Al saber todo eso, Pla reía. De sopetón se ponía a nevar, unos altavoces salidos de quien sabe donde empezaban a hacer sónar La consagración de la primavera de Stravinski por la megafonía municipal -igual que aquellos altavoces en los pueblos de la Terra Alta donde el alguacil recuerda que al día siguiente hay mercado- y los dos nos resguardábamos bajo un porche del Campo della Carità. Allí, fumando, era donde él me preguntaba si por fin me había marchado del piso oscuro, pequeño y ruidoso dónde he malvivido durante trece meses, en el corazón del Born, y yo le respondía felizmente de forma afirmativa, explicándole que ahora vivo en un piso del Eixample más luminoso que un mediodía en el polo Norte. Una luz pura, vaya. "Deja de hacer poesía para complacer a Google y ponte a escribir el libro de tu vida, pues, que ahora ya no tienes excusas", me decía. Yo le explicaba que, de hecho, me he arreglado un despacho muy íntimo en la galería interior, con pocos muebles, algún póster de cine, un par de librerías y, sobre todo, un escritorio hecho a partir de un antiguo costurero Singer con una madera encima. Era entonces cuando él me soltaba un monólogo brutalmente conciso sobre la importancia de la adjetivación, ya que en mi piso disfruto de una luz brillante, pero para mí es más que eso. Es una luz curadora, seguramente. Al acabar de hablar, él me alertaba de que "si no encuentras el adjetivo correcto, fuma; si fumando sigues sin encontrarlo, desazte del piso, deja el trabajo y no vuelvas al Born, sino a tu pueblo, a hacer de campesino en la viña".

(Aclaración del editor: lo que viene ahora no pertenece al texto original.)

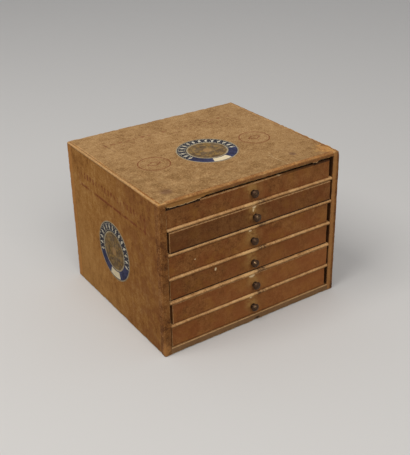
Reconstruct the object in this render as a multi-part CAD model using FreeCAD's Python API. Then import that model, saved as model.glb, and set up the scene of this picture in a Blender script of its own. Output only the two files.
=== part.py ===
"""Tabletop chest of six shallow thread drawers, glued up from pasteboard.

The case is five boards round five shelves.  Spacer strips glued inside the two
side boards hold the shelves apart, so that each drawer has a bay of its own.
A drawer is a pasteboard tray with a thicker front, pulled by a small turned
knob whose split pin is spread flat against the inside of the front.

Millimetres, +Z up, +X to the right of someone facing the drawers; the drawers
pull out along -Y.  The origin is on the surface the chest stands on, in the
middle of the whole outline with the knobs included.
"""
import FreeCAD, Part
import math
import os

# --- case ---------------------------------------------------------------
case_width = 262.0
case_depth = 232.0
case_height = 200.0
side_board = 4.0        # left and right boards
top_board = 5.8
base_thickness = 9.4
back_board = 4.0
shelf_board = 3.8
spacer_board = 5.8      # strips that hold the shelves apart
edge_radius = 1.8       # outer edges, rounded under the covering paper
mouth_radius = 0.7      # edges of the top and bottom boards round the case's mouth
nose_radius = 1.6       # over and under a shelf's front edge
shelf_setback = 0.4     # shelf nose behind the front edge of the case
spacer_setback = 0.5    # spacer ends behind the front edge of the case

# --- drawers ------------------------------------------------------------
drawer_count = 6
side_play = 2.7         # each side, with the drawer in the middle of its bay
top_play = 1.4          # above the drawer fronts
top_front_trim = 1.7    # taken off the top drawer's front, which clears the top board by that much more
rear_play = 0.3         # behind a drawer pushed home
front_setback = 3.0     # drawer front behind the front edge of the case, pushed home
front_board = 3.0
tray_board = 2.0        # tray bottom, sides and back
side_drop = 0.8         # tray sides and back below the top of the lowest front
front_radius = 0.9      # round the face of the front
widest_out = 2.6        # how far the drawer left furthest out stands from its home place
# How each drawer was left standing, from the top one down: its share of the
# side play, to the left when negative, and its share of the widest way out.
lean_share = (-0.9, 0.0, -0.8, -0.28, 0.3, -0.4)
out_share = (0.50, 1.0, 0.55, 0.25, 0.70, 0.50)

# --- knobs --------------------------------------------------------------
knob_radius = 5.2
knob_height = 12.2      # axis above the underside of the drawer front
collar_radius = 3.8
collar_length = 0.9     # thickness of the collar that seats on the front
neck_radius = 2.1
neck_flare = 0.6        # the neck is wider by this at its two ends
neck_length = 2.6
underside_length = 0.9  # sloping underside of the head
rim_length = 1.3        # rounded rim of the head
dome_length = 2.2
socket_depth = 3.2      # to which the pin is soldered into the knob
pin_radius = 1.1
pin_fit = 0.03          # round the pin in the knob
pin_hole_fit = 0.15     # round the pin in the drawer front
leg_split = 0.2         # between the two legs of the pin
leg_length = 9.0        # of each spread leg, from the pin's axis
leg_width = 1.8
leg_thickness = 0.9

# --- paper labels -------------------------------------------------------
label_radius = 39.5
label_paper = 0.25
top_label_left = 1.3        # top label, left of the middle of the top
top_label_forward = 18.0    # top label, forward of the middle of the top
side_label_forward = 0.5    # side labels, forward of the middle of the side
side_label_drop = 9.5       # side labels, below the middle of the side

# --- worked out from the sizes above ------------------------------------
shelf_count = drawer_count - 1
bay_height = (case_height - top_board - base_thickness - shelf_count * shelf_board) / drawer_count
x_out = case_width / 2.0
x_shelf = x_out - side_board
x_bay = x_shelf - spacer_board
head_start = collar_length + neck_length
knob_reach = head_start + underside_length + rim_length + dome_length
proud = max(0.0, knob_reach + widest_out * max(out_share) - front_setback)
outline_depth = case_depth + proud
y_front = proud - outline_depth / 2.0
y_back = y_front + case_depth
y_inside = y_back - back_board
y_middle = (y_front + y_back) / 2.0
full_front = bay_height - top_play
front_width = 2.0 * (x_bay - side_play)
drawer_length = y_inside - rear_play - (y_front + front_setback)
tray_wall = full_front - top_front_trim - tray_board - side_drop
edge_limit = 0.45           # most of a board's thickness that one rounding takes

BACKWARD = FreeCAD.Vector(0, 1, 0)


def bay_floor(number):
    """Height of the floor of a bay; bay 1 is the top one."""
    return base_thickness + (drawer_count - number) * (bay_height + shelf_board)


def slab(x0, x1, y0, y1, z0, z1):
    """Box between two pairs of planes on each axis, given in either order."""
    low = FreeCAD.Vector(min(x0, x1), min(y0, y1), min(z0, z1))
    return Part.makeBox(abs(x1 - x0), abs(y1 - y0), abs(z1 - z0), low)


def near(value, target):
    return abs(value - target) < 1e-6


def round_edges(shape, radius, wall, test):
    """Round the straight edges whose two ends both pass the test."""
    chosen = []
    for edge in shape.Edges:
        if all(test(vertex.Point) for vertex in edge.Vertexes):
            chosen.append(edge)
    return shape.makeFillet(min(radius, edge_limit * wall), chosen)


def save(name, shape):
    shape.exportStep(os.path.join("parts", name + ".step"))


# --- case boards --------------------------------------------------------
def side_panel(side):
    """Full-height side board; its outer face and its four corners are rounded."""
    outer = side * x_out
    board = slab(outer, side * x_shelf, y_front, y_back, 0.0, case_height)
    rounded = []
    for edge in board.Edges:
        start, end = [vertex.Point for vertex in edge.Vertexes]
        on_outer_face = near(start.x, outer) and near(end.x, outer)
        through_board = not near(start.x, end.x)
        if on_outer_face or through_board:
            rounded.append(edge)
    return board.makeFillet(min(edge_radius, edge_limit * side_board), rounded)


def level_panel(outer_z, inner_z):
    """Top or bottom board, fitted between the side boards."""
    wall = abs(outer_z - inner_z)
    board = slab(-x_shelf, x_shelf, y_front, y_back, outer_z, inner_z)
    board = round_edges(board, edge_radius, wall, lambda p: near(p.z, outer_z) and near(p.y, y_front))
    board = round_edges(board, edge_radius, wall, lambda p: near(p.z, outer_z) and near(p.y, y_back))
    return round_edges(board, mouth_radius, wall, lambda p: near(p.z, inner_z) and near(p.y, y_front))


def rear_panel():
    return slab(-x_shelf, x_shelf, y_inside, y_back, base_thickness, case_height - top_board)


def shelf(number):
    """Shelf that carries a drawer, with a rounded nose."""
    top = bay_floor(number)
    y_nose = y_front + shelf_setback
    board = slab(-x_shelf, x_shelf, y_nose, y_inside, top - shelf_board, top)
    board = round_edges(board, nose_radius, shelf_board, lambda p: near(p.y, y_nose) and near(p.z, top))
    return round_edges(board, nose_radius, shelf_board,
                       lambda p: near(p.y, y_nose) and near(p.z, top - shelf_board))


def spacer_set(side):
    """The strips inside one side board, one in each bay."""
    strips = []
    for number in range(1, drawer_count + 1):
        floor = bay_floor(number)
        strips.append(slab(side * x_shelf, side * x_bay, y_front + spacer_setback, y_inside,
                           floor, floor + bay_height))
    return Part.makeCompound(strips)


# --- drawers ------------------------------------------------------------
def drawer_place(number):
    """Middle x, face y and floor z of a drawer as it stands."""
    x = lean_share[(number - 1) % len(lean_share)] * side_play
    y = y_front + front_setback - out_share[(number - 1) % len(out_share)] * widest_out
    return x, y, bay_floor(number)


def knob_seat(number):
    """Point where the knob's axis meets the face of the drawer."""
    x, y, z = drawer_place(number)
    return FreeCAD.Vector(x, y, z + knob_height)


def drawer_front(number):
    x, y, z = drawer_place(number)
    half = front_width / 2.0
    front_height = full_front - (top_front_trim if number == 1 else 0.0)
    board = slab(x - half, x + half, y, y + front_board, z, z + front_height)
    board = round_edges(board, front_radius, front_board, lambda p: near(p.y, y))
    return board.cut(Part.makeCylinder(pin_radius + pin_hole_fit, front_board, knob_seat(number), BACKWARD))


def drawer_bottom(number):
    x, y, z = drawer_place(number)
    half = front_width / 2.0
    return slab(x - half, x + half, y + front_board, y + drawer_length, z, z + tray_board)


def drawer_side(number, side):
    x, y, z = drawer_place(number)
    outer = x + side * front_width / 2.0
    floor = z + tray_board
    return slab(outer, outer - side * tray_board, y + front_board, y + drawer_length,
                floor, floor + tray_wall)


def drawer_back(number):
    x, y, z = drawer_place(number)
    half = front_width / 2.0 - tray_board
    rear = y + drawer_length
    floor = z + tray_board
    return slab(x - half, x + half, rear - tray_board, rear, floor, floor + tray_wall)


def knob(number):
    """Turned knob: beaded collar, waisted neck and domed head, revolved about its axis."""
    seat = knob_seat(number)

    def at(radius, out):
        return FreeCAD.Vector(seat.x + radius, seat.y - out, seat.z)

    bore = pin_radius + pin_fit
    bead_start = collar_radius - collar_length / 2.0
    neck_end = neck_radius + neck_flare
    rim_start = head_start + underside_length
    rim_end = rim_start + rim_length
    rim_inner = knob_radius - rim_length / 2.0
    dome_radius = (rim_inner ** 2 + dome_length ** 2) / (2.0 * dome_length)
    half_angle = math.atan2(rim_inner, dome_radius - dome_length) / 2.0
    dome_middle = at(dome_radius * math.sin(half_angle),
                     knob_reach - dome_radius * (1.0 - math.cos(half_angle)))
    outline = [
        Part.LineSegment(at(0, socket_depth), at(bore, socket_depth)),
        Part.LineSegment(at(bore, socket_depth), at(bore, 0)),
        Part.LineSegment(at(bore, 0), at(bead_start, 0)),
        Part.Arc(at(bead_start, 0), at(collar_radius, collar_length / 2.0), at(bead_start, collar_length)),
        Part.LineSegment(at(bead_start, collar_length), at(neck_end, collar_length)),
        Part.Arc(at(neck_end, collar_length), at(neck_radius, collar_length + neck_length / 2.0),
                 at(neck_end, head_start)),
        Part.LineSegment(at(neck_end, head_start), at(rim_inner, rim_start)),
        Part.Arc(at(rim_inner, rim_start), at(knob_radius, rim_start + rim_length / 2.0),
                 at(rim_inner, rim_end)),
        Part.Arc(at(rim_inner, rim_end), dome_middle, at(0, knob_reach)),
        Part.LineSegment(at(0, knob_reach), at(0, socket_depth)),
    ]
    face = Part.Face(Part.Wire([piece.toShape() for piece in outline]))
    return face.revolve(seat, BACKWARD, 360)


def knob_pin(number):
    """Split pin: a round root in the knob, then two legs spread left and right behind the front."""
    seat = knob_seat(number)
    root = Part.makeCylinder(pin_radius, socket_depth, seat - BACKWARD * socket_depth, BACKWARD)
    stem = Part.makeCylinder(pin_radius, front_board + leg_thickness, seat, BACKWARD)
    split = slab(seat.x - leg_split / 2.0, seat.x + leg_split / 2.0,
                 seat.y, seat.y + front_board + leg_thickness,
                 seat.z - pin_radius, seat.z + pin_radius)
    pin = root.fuse(stem.cut(split))
    leg_start = seat.y + front_board
    for side in (-1, 1):
        leg = slab(seat.x + side * leg_split / 2.0, seat.x + side * leg_length,
                   leg_start, leg_start + leg_thickness,
                   seat.z - leg_width / 2.0, seat.z + leg_width / 2.0)
        pin = pin.fuse(leg)
    return pin.removeSplitter()


# --- labels -------------------------------------------------------------
def top_label():
    centre = FreeCAD.Vector(-top_label_left, y_middle - top_label_forward, case_height)
    return Part.makeCylinder(label_radius, label_paper, centre)


def side_label(side):
    centre = FreeCAD.Vector(side * x_out, y_middle - side_label_forward, case_height / 2.0 - side_label_drop)
    return Part.makeCylinder(label_radius, label_paper, centre, FreeCAD.Vector(side, 0, 0))


os.makedirs("parts", exist_ok=True)

save("left_board", side_panel(-1))
save("right_board", side_panel(1))
save("top_board", level_panel(case_height, case_height - top_board))
save("bottom_board", level_panel(0.0, base_thickness))
save("back_board", rear_panel())
save("left_spacers", spacer_set(-1))
save("right_spacers", spacer_set(1))
for number in range(1, shelf_count + 1):
    save("shelf_%d" % number, shelf(number))

save("top_label", top_label())
save("left_label", side_label(-1))
save("right_label", side_label(1))

for number in range(1, drawer_count + 1):
    stem = "drawer_%d_" % number
    save(stem + "front", drawer_front(number))
    save(stem + "bottom", drawer_bottom(number))
    save(stem + "left_side", drawer_side(number, -1))
    save(stem + "right_side", drawer_side(number, 1))
    save(stem + "back", drawer_back(number))
    save(stem + "knob", knob(number))
    save(stem + "knob_pin", knob_pin(number))
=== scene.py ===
"""Finish of a tabletop chest of six thread drawers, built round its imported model.

The chest is pasteboard covered in brown kraft paper that has aged, rubbed and torn.
Its sizes are in millimetres, and each mesh is brought to metres as it is made.  The camera
and the studio are set out in metres.
"""

import math

import bpy
import numpy as np
from mathutils import Matrix, Vector, noise


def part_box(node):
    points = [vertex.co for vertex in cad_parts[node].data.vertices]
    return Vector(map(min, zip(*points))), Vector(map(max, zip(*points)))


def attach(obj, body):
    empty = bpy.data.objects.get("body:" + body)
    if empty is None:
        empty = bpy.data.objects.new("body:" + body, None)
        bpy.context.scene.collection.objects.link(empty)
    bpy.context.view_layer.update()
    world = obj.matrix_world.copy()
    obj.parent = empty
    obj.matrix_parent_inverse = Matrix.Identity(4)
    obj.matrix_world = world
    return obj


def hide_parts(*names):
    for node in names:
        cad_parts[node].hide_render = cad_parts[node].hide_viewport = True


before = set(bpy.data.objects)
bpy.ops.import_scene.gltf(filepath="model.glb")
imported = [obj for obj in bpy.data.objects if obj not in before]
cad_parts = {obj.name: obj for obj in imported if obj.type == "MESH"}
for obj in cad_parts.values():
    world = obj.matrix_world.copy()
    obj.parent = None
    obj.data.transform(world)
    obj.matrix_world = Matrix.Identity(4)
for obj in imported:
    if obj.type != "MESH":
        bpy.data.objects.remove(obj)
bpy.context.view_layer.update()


# === Camera =============================================================
# A longer lens than normal, a little above the chest and to the left of its front.
# It is aimed at the middle of the case, and its frame is shifted down a little.
CASE_MIDDLE = (Vector(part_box("left_board")[0]) + Vector(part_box("right_board")[1])) / 2.0
CAMERA_AZIMUTH = math.radians(-33.366)
CAMERA_HEIGHT_ANGLE = math.radians(25.147)
CAMERA_ROLL = math.radians(-1.162)
CAMERA_DISTANCE = 1.0243
AIM_RIGHT = 0.00431         # case middle from the lens axis, to the left
AIM_UP = 0.03436
PIXELS_HIGH = 455
FOCAL_PIXELS = 776.3
AXIS_ABOVE_MIDDLE = 37.5    # pixels from the middle of the frame up to the lens axis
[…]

Aquella frase, sin embargo, empezó a difuminarse inesperadamente con una voz impertinente que me repetía "fuma para encontrar el clickbait correcto, fuma para encontrar el clickbait correcto", pero era un tono de voz diferente al de Pla. Era una voz pesada. O mejor dicho, torpe. O quizás desmañada. Era, sin duda, la voz de Pere Gimferrer, y entonces yo no sé como pero estaba en otro lugar, ahora caminando y fumando como un carretero por la Riva degli Schiavoni hasta que decía basta, sí, hasta que exigía a Gimferrer que se callara de una puñetera vez porque aquel no era su sueño y le dejaba bien claro que si quería salir en un artículo de ElNacional.cat hablando de la Oda a Venecia ante el mar de los teatros se lo tenía que currar un poco más. Y de improvisto un vaporetto se detenía delante mío y de dentro salía un conductor que hacía sonar un silbato, que era idéntico al de mi despertador, y de golpe me he levantado dándome cuenta de que se trataba de un sueño, o quizás no, y todo había sido tan real que me parecía imposible que no hubiera existido, y he tenido que hacer rodar una peonza para estar seguro, para ver si caía. Ya sabéis qué quiero decir, igual que DiCaprio en Origen, aquel magnífico film de Christopher Nolan que sólo entiendes a la primera si antes has ido a una asociación cannábica a reventarte un tercio del sueldo.

Sudado, aterrado y todavía con el olor del caliqueño que Josep Pla se había fumado conmigo sin haberlo fumado nunca, ha sido entonces cuando he ido corriendo a abrir las Notes del capvesprol, he buscado la página donde Pla habla de la adjetivación y he decidido que me la tenía que enmarcar en la pared de mi nuevo despacho, en el piso nuevo, ya que el mundo es diferente a cómo era hace cincuenta años, pero los adjetivos siguen siendo la cosa más fundamental para escribir bien, ya sea para escribir titulares clickbait o para procurar escribir literatura honesta. Por eso ahora estoy aquí, en esta copistería donde me están imprimiendo la reproducción de un fragmento del volumen XXXV de la Obra Completa en formato DIN A3 con una lentitud tan veneciana, tan gondolera, que he tenido tiempo de salir a tomar un café aguado en el bar de la esquina, que se llama "Café Calanda" en vez de "Caffè Venezia", hojear los titulares del periódico de hoy y escribir este sueño tan irreal como la novela que nunca escribiré.